= Nathalie Wahl =

Belgian mathematician

Nathalie Wahl (born 1976) is a Belgian mathematician specializing in topology, including algebraic topology, homotopy theory, and geometric topology. She is a professor of mathematics at the University of Copenhagen, where she directs the Copenhagen Center for Geometry and Topology.

==Education and career==
Wahl was born in Brussels, and earned a license in mathematics in 1998 at the Université libre de Bruxelles, advised by Jean-Paul Doignon. Her undergraduate thesis concerned infinite antimatroids, and she published the same material in 2001 as her first journal paper. She completed a Ph.D. at the University of Oxford in 2001, with a dissertation Ribbon Graphs and Related Operads in algebraic topology supervised by Ulrike Tillmann.

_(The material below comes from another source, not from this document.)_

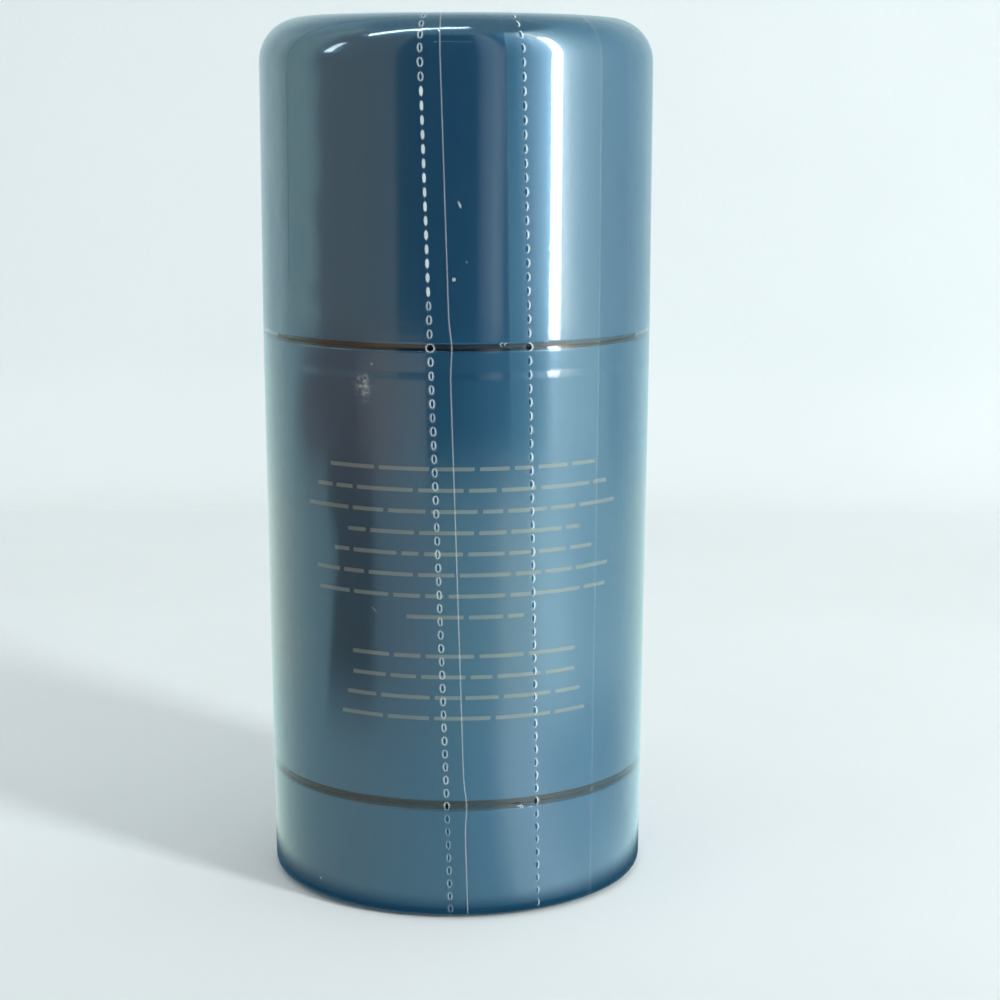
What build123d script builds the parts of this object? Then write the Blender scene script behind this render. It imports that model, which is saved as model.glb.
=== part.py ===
from build123d import *
import os
from math import cos, pi, radians, sin

# Twist-up deodorant stick in a clear shrink sleeve. Millimetres, +Z up along the pack's
# axis, origin on the floor at the centre of the base, front of the pack towards -Y.
#
# The lift screw stands in the inner barrel's floor and turns with the base dial. It draws
# the elevator up, which cannot turn because ribs in the bore run in its notches. The
# cap's liner pushes over the neck. The sleeve is parted at the two grooves where the pack
# opens, so that each of its lengths stays with the shell that it is shrunk onto.

# ---- driving dimensions -------------------------------------------------------------
total_height = 106.3
cap_radius = 24.0  # outside of the sleeve on the cap
base_radius = 23.37  # outside of the sleeve at floor level
cap_line = 68.6  # middle of the groove between cap and barrel
dial_line = 14.2  # middle of the groove between barrel and dial
cap_groove = 0.7
dial_groove = 1.0
shoulder = 5.25  # radius of the sleeve over the cap's shoulder
heel = 1.3  # radius of the sleeve round the bottom edge

film = 0.12
film_slack = 0.04  # between the sleeve and the shell under it
shell_wall = 1.6
dial_wall = 1.8
top_wall = 1.8
edge_round = 0.25  # on the shells' edges beside the grooves
snug = 0.05  # between parts that are pushed together
running = 0.1  # radial gap between parts that turn or slide in each other
floor_wall = 1.6

thread_lead = 4.0  # six turns of the dial raise the product by 24 mm

# ---- heights that follow ------------------------------------------------------------
sleeve_stack = film + film_slack
cap_bottom = cap_line + cap_groove / 2
barrel_top = cap_line - cap_groove / 2
barrel_bottom = dial_line + dial_groove / 2
dial_top = dial_line - dial_groove / 2
cap_top = total_height - sleeve_stack
floor_bottom = barrel_bottom + 0.9
floor_top = floor_bottom + floor_wall
draft = (cap_radius - base_radius) / cap_line


def sleeve_radius(height):
    """Outside radius of the sleeve: straight on the cap, drafted below its line."""
    return min(cap_radius, base_radius + draft * height)


def shell_radius(height):
    """Outside radius of the blue shells, just inside the sleeve."""
    return sleeve_radius(height) - sleeve_stack


def inside_shell(height):
    """Inside radius of the barrel shell, whose wall follows its draft."""
    return shell_radius(height) - shell_wall


def outline(*corners):
    """A closed profile through (radius, height) corners, to be revolved about Z."""
    with BuildSketch(Plane.XZ) as profile:
        with BuildLine():
            Polyline(*corners, close=True)
        make_face()
    return profile.sketch


def hoop(radius, height, section_radius):
    """The round section of a bead or a snap groove, centred at (radius, height)."""
    with BuildSketch(Plane.XZ) as profile:
        with Locations((radius, height)):
            Circle(section_radius)
    return profile.sketch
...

After short-term positions at Northwestern University, Aarhus University, and the University of Chicago, she joined the Department of Mathematical Sciences at the University of Copenhagen in 2006, and was promoted to full professor there in 2010. In 2020 she became Center Leader of the Copenhagen Center for Geometry and Topology.

==Recognition==
In 2008, Wahl won the Young Elite Researcher Award (Ung Eliteforskerprisen) of the Independent Research Fund Denmark (Danmarks Frie Forskningsfond).
In 2016, she was elected to the Danish Academy of Natural Sciences.